* _TASK INSTRUCTIONS_
Reproduce all records exactly.

(Records that describe objects)
________________________________________

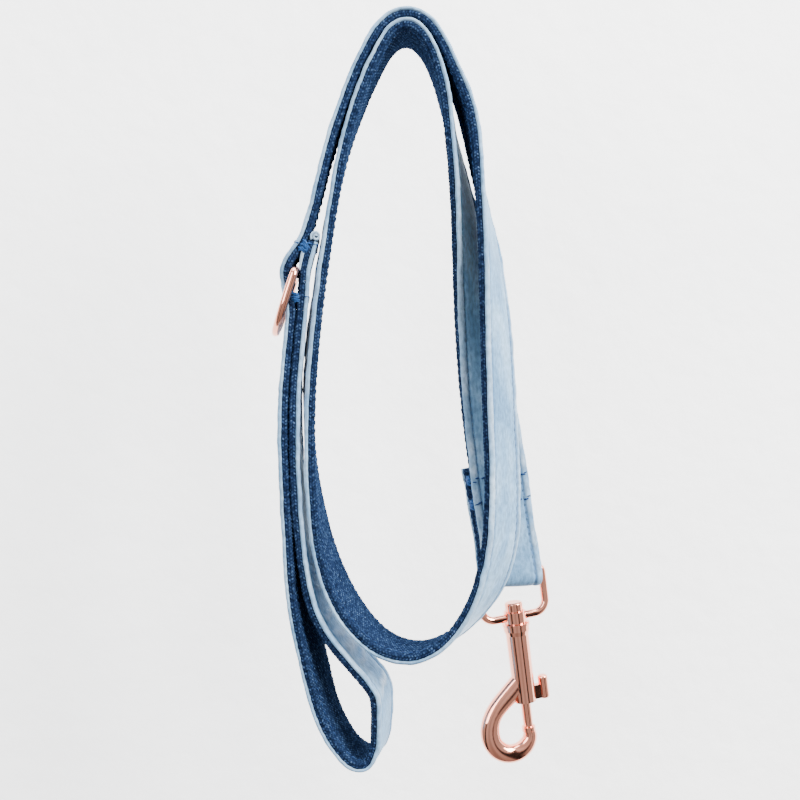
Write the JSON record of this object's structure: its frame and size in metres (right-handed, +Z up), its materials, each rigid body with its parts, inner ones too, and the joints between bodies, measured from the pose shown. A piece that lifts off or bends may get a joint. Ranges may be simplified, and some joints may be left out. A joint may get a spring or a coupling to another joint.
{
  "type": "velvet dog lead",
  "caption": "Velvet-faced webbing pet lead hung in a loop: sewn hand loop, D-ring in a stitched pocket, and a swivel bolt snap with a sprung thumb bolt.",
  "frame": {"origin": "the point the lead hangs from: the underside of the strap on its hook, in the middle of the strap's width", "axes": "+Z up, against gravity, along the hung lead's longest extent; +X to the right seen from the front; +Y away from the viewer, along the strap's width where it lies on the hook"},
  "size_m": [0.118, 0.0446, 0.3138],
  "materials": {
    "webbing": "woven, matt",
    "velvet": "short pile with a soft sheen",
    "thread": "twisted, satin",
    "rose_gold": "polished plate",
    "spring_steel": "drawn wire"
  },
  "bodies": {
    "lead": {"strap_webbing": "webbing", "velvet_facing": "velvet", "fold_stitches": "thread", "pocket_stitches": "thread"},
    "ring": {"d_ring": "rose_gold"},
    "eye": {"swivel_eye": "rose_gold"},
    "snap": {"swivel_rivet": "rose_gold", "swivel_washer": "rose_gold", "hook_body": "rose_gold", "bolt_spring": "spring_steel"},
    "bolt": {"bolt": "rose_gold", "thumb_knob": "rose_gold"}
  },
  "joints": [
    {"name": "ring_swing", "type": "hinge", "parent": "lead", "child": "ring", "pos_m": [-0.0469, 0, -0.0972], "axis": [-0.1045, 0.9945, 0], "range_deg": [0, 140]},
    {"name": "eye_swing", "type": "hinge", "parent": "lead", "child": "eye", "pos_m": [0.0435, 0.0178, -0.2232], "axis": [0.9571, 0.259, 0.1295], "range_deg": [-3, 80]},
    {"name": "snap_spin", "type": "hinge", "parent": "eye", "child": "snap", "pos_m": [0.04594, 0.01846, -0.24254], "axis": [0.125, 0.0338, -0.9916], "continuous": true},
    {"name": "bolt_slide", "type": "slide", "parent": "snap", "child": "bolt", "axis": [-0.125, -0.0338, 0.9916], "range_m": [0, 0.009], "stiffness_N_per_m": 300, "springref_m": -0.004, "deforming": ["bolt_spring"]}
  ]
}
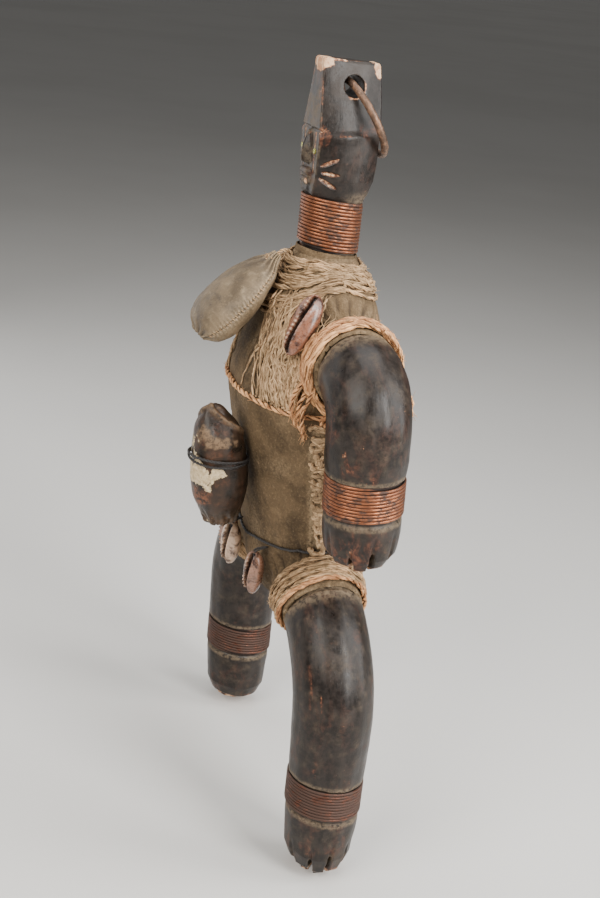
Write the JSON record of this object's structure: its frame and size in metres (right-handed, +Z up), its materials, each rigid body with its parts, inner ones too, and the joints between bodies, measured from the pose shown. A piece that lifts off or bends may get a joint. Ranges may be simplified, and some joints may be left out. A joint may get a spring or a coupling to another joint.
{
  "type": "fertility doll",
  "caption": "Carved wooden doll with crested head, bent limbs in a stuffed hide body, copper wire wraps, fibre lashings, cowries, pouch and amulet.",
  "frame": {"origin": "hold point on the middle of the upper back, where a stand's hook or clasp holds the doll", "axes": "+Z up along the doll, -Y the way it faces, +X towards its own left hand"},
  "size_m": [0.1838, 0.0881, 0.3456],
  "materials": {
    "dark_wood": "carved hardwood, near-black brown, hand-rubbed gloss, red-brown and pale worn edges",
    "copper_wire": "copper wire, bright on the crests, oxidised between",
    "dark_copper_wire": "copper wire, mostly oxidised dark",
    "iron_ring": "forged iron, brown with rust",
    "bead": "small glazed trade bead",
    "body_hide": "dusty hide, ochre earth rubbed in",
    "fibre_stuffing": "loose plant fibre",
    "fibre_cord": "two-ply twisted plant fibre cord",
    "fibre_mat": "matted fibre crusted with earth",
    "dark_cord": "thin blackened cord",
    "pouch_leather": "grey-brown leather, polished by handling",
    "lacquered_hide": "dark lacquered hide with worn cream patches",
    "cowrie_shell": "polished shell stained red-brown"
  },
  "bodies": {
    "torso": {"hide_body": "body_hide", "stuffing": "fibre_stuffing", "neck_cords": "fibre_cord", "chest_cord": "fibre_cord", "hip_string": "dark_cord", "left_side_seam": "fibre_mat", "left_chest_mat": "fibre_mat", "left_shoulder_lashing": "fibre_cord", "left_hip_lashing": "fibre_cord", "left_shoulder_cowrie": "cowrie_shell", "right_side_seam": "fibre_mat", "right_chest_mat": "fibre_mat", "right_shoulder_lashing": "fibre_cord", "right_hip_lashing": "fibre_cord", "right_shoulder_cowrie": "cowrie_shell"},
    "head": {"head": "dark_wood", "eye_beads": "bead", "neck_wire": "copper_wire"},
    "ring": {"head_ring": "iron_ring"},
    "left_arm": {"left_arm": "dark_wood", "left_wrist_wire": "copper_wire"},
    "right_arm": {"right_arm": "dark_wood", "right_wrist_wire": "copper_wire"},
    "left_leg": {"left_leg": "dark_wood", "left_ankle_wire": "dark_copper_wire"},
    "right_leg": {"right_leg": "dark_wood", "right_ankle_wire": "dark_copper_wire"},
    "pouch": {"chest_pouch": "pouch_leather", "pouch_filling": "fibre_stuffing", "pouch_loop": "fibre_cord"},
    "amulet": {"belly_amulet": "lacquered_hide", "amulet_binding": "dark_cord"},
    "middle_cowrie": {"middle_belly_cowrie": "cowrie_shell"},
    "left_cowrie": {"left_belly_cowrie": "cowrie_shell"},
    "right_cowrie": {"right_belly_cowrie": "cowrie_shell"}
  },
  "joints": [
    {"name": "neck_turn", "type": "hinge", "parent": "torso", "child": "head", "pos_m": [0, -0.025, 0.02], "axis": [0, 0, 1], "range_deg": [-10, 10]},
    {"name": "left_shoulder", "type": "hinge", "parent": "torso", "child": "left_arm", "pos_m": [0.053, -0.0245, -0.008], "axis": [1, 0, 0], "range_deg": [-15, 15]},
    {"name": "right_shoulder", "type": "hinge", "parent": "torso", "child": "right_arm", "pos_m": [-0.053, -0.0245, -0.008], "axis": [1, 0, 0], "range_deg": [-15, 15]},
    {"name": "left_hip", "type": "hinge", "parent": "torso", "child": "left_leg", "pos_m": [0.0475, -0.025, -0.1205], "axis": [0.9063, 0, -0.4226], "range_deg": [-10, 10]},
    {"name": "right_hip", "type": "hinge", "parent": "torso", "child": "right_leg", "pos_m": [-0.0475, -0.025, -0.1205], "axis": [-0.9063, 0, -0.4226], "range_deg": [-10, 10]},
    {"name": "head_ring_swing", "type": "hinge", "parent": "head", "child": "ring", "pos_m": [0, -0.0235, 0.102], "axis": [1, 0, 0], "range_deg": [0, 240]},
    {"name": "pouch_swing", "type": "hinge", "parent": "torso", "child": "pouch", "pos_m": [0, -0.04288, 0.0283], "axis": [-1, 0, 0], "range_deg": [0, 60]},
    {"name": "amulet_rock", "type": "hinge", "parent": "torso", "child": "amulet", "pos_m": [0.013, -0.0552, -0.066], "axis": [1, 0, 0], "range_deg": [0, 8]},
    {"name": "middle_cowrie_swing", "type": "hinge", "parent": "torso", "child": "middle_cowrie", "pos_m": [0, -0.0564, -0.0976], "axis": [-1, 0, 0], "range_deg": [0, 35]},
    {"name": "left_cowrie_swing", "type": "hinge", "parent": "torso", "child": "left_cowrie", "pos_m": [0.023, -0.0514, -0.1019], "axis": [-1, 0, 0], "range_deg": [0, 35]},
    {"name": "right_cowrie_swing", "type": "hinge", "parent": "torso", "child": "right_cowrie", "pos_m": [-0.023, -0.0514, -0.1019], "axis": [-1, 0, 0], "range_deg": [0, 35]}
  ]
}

________________________________________

* _SOLUTION_
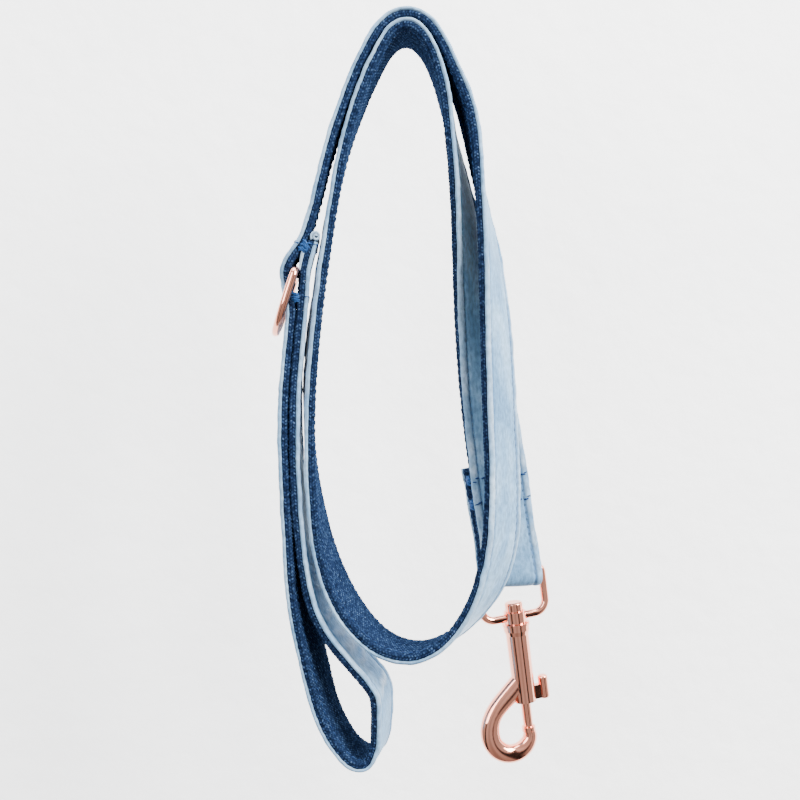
Write the JSON record of this object's structure: its frame and size in metres (right-handed, +Z up), its materials, each rigid body with its parts, inner ones too, and the joints between bodies, measured from the pose shown. A piece that lifts off or bends may get a joint. Ranges may be simplified, and some joints may be left out. A joint may get a spring or a coupling to another joint.
{
  "type": "velvet dog lead",
  "caption": "Velvet-faced webbing pet lead hung in a loop: sewn hand loop, D-ring in a stitched pocket, and a swivel bolt snap with a sprung thumb bolt.",
  "frame": {"origin": "the point the lead hangs from: the underside of the strap on its hook, in the middle of the strap's width", "axes": "+Z up, against gravity, along the hung lead's longest extent; +X to the right seen from the front; +Y away from the viewer, along the strap's width where it lies on the hook"},
  "size_m": [0.118, 0.0446, 0.3138],
  "materials": {
    "webbing": "woven, matt",
    "velvet": "short pile with a soft sheen",
    "thread": "twisted, satin",
    "rose_gold": "polished plate",
    "spring_steel": "drawn wire"
  },
  "bodies": {
    "lead": {"strap_webbing": "webbing", "velvet_facing": "velvet", "fold_stitches": "thread", "pocket_stitches": "thread"},
    "ring": {"d_ring": "rose_gold"},
    "eye": {"swivel_eye": "rose_gold"},
    "snap": {"swivel_rivet": "rose_gold", "swivel_washer": "rose_gold", "hook_body": "rose_gold", "bolt_spring": "spring_steel"},
    "bolt": {"bolt": "rose_gold", "thumb_knob": "rose_gold"}
  },
  "joints": [
    {"name": "ring_swing", "type": "hinge", "parent": "lead", "child": "ring", "pos_m": [-0.0469, 0, -0.0972], "axis": [-0.1045, 0.9945, 0], "range_deg": [0, 140]},
    {"name": "eye_swing", "type": "hinge", "parent": "lead", "child": "eye", "pos_m": [0.0435, 0.0178, -0.2232], "axis": [0.9571, 0.259, 0.1295], "range_deg": [-3, 80]},
    {"name": "snap_spin", "type": "hinge", "parent": "eye", "child": "snap", "pos_m": [0.04594, 0.01846, -0.24254], "axis": [0.125, 0.0338, -0.9916], "continuous": true},
    {"name": "bolt_slide", "type": "slide", "parent": "snap", "child": "bolt", "axis": [-0.125, -0.0338, 0.9916], "range_m": [0, 0.009], "stiffness_N_per_m": 300, "springref_m": -0.004, "deforming": ["bolt_spring"]}
  ]
}
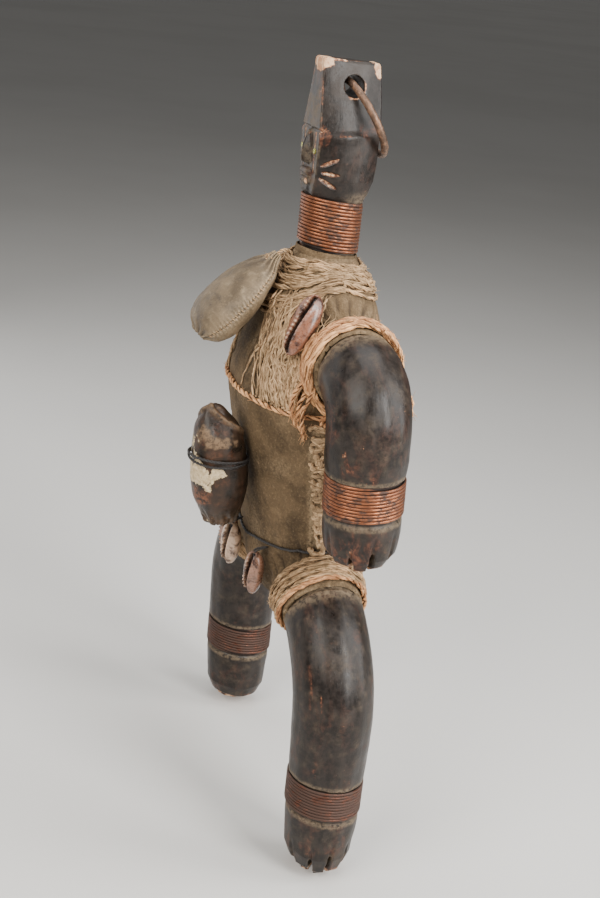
Write the JSON record of this object's structure: its frame and size in metres (right-handed, +Z up), its materials, each rigid body with its parts, inner ones too, and the joints between bodies, measured from the pose shown. A piece that lifts off or bends may get a joint. Ranges may be simplified, and some joints may be left out. A joint may get a spring or a coupling to another joint.
{
  "type": "fertility doll",
  "caption": "Carved wooden doll with crested head, bent limbs in a stuffed hide body, copper wire wraps, fibre lashings, cowries, pouch and amulet.",
  "frame": {"origin": "hold point on the middle of the upper back, where a stand's hook or clasp holds the doll", "axes": "+Z up along the doll, -Y the way it faces, +X towards its own left hand"},
  "size_m": [0.1838, 0.0881, 0.3456],
  "materials": {
    "dark_wood": "carved hardwood, near-black brown, hand-rubbed gloss, red-brown and pale worn edges",
    "copper_wire": "copper wire, bright on the crests, oxidised between",
    "dark_copper_wire": "copper wire, mostly oxidised dark",
    "iron_ring": "forged iron, brown with rust",
    "bead": "small glazed trade bead",
    "body_hide": "dusty hide, ochre earth rubbed in",
    "fibre_stuffing": "loose plant fibre",
    "fibre_cord": "two-ply twisted plant fibre cord",
    "fibre_mat": "matted fibre crusted with earth",
    "dark_cord": "thin blackened cord",
    "pouch_leather": "grey-brown leather, polished by handling",
    "lacquered_hide": "dark lacquered hide with worn cream patches",
    "cowrie_shell": "polished shell stained red-brown"
  },
  "bodies": {
    "torso": {"hide_body": "body_hide", "stuffing": "fibre_stuffing", "neck_cords": "fibre_cord", "chest_cord": "fibre_cord", "hip_string": "dark_cord", "left_side_seam": "fibre_mat", "left_chest_mat": "fibre_mat", "left_shoulder_lashing": "fibre_cord", "left_hip_lashing": "fibre_cord", "left_shoulder_cowrie": "cowrie_shell", "right_side_seam": "fibre_mat", "right_chest_mat": "fibre_mat", "right_shoulder_lashing": "fibre_cord", "right_hip_lashing": "fibre_cord", "right_shoulder_cowrie": "cowrie_shell"},
    "head": {"head": "dark_wood", "eye_beads": "bead", "neck_wire": "copper_wire"},
    "ring": {"head_ring": "iron_ring"},
    "left_arm": {"left_arm": "dark_wood", "left_wrist_wire": "copper_wire"},
    "right_arm": {"right_arm": "dark_wood", "right_wrist_wire": "copper_wire"},
    "left_leg": {"left_leg": "dark_wood", "left_ankle_wire": "dark_copper_wire"},
    "right_leg": {"right_leg": "dark_wood", "right_ankle_wire": "dark_copper_wire"},
    "pouch": {"chest_pouch": "pouch_leather", "pouch_filling": "fibre_stuffing", "pouch_loop": "fibre_cord"},
    "amulet": {"belly_amulet": "lacquered_hide", "amulet_binding": "dark_cord"},
    "middle_cowrie": {"middle_belly_cowrie": "cowrie_shell"},
    "left_cowrie": {"left_belly_cowrie": "cowrie_shell"},
    "right_cowrie": {"right_belly_cowrie": "cowrie_shell"}
  },
  "joints": [
    {"name": "neck_turn", "type": "hinge", "parent": "torso", "child": "head", "pos_m": [0, -0.025, 0.02], "axis": [0, 0, 1], "range_deg": [-10, 10]},
    {"name": "left_shoulder", "type": "hinge", "parent": "torso", "child": "left_arm", "pos_m": [0.053, -0.0245, -0.008], "axis": [1, 0, 0], "range_deg": [-15, 15]},
    {"name": "right_shoulder", "type": "hinge", "parent": "torso", "child": "right_arm", "pos_m": [-0.053, -0.0245, -0.008], "axis": [1, 0, 0], "range_deg": [-15, 15]},
    {"name": "left_hip", "type": "hinge", "parent": "torso", "child": "left_leg", "pos_m": [0.0475, -0.025, -0.1205], "axis": [0.9063, 0, -0.4226], "range_deg": [-10, 10]},
    {"name": "right_hip", "type": "hinge", "parent": "torso", "child": "right_leg", "pos_m": [-0.0475, -0.025, -0.1205], "axis": [-0.9063, 0, -0.4226], "range_deg": [-10, 10]},
    {"name": "head_ring_swing", "type": "hinge", "parent": "head", "child": "ring", "pos_m": [0, -0.0235, 0.102], "axis": [1, 0, 0], "range_deg": [0, 240]},
    {"name": "pouch_swing", "type": "hinge", "parent": "torso", "child": "pouch", "pos_m": [0, -0.04288, 0.0283], "axis": [-1, 0, 0], "range_deg": [0, 60]},
    {"name": "amulet_rock", "type": "hinge", "parent": "torso", "child": "amulet", "pos_m": [0.013, -0.0552, -0.066], "axis": [1, 0, 0], "range_deg": [0, 8]},
    {"name": "middle_cowrie_swing", "type": "hinge", "parent": "torso", "child": "middle_cowrie", "pos_m": [0, -0.0564, -0.0976], "axis": [-1, 0, 0], "range_deg": [0, 35]},
    {"name": "left_cowrie_swing", "type": "hinge", "parent": "torso", "child": "left_cowrie", "pos_m": [0.023, -0.0514, -0.1019], "axis": [-1, 0, 0], "range_deg": [0, 35]},
    {"name": "right_cowrie_swing", "type": "hinge", "parent": "torso", "child": "right_cowrie", "pos_m": [-0.023, -0.0514, -0.1019], "axis": [-1, 0, 0], "range_deg": [0, 35]}
  ]
}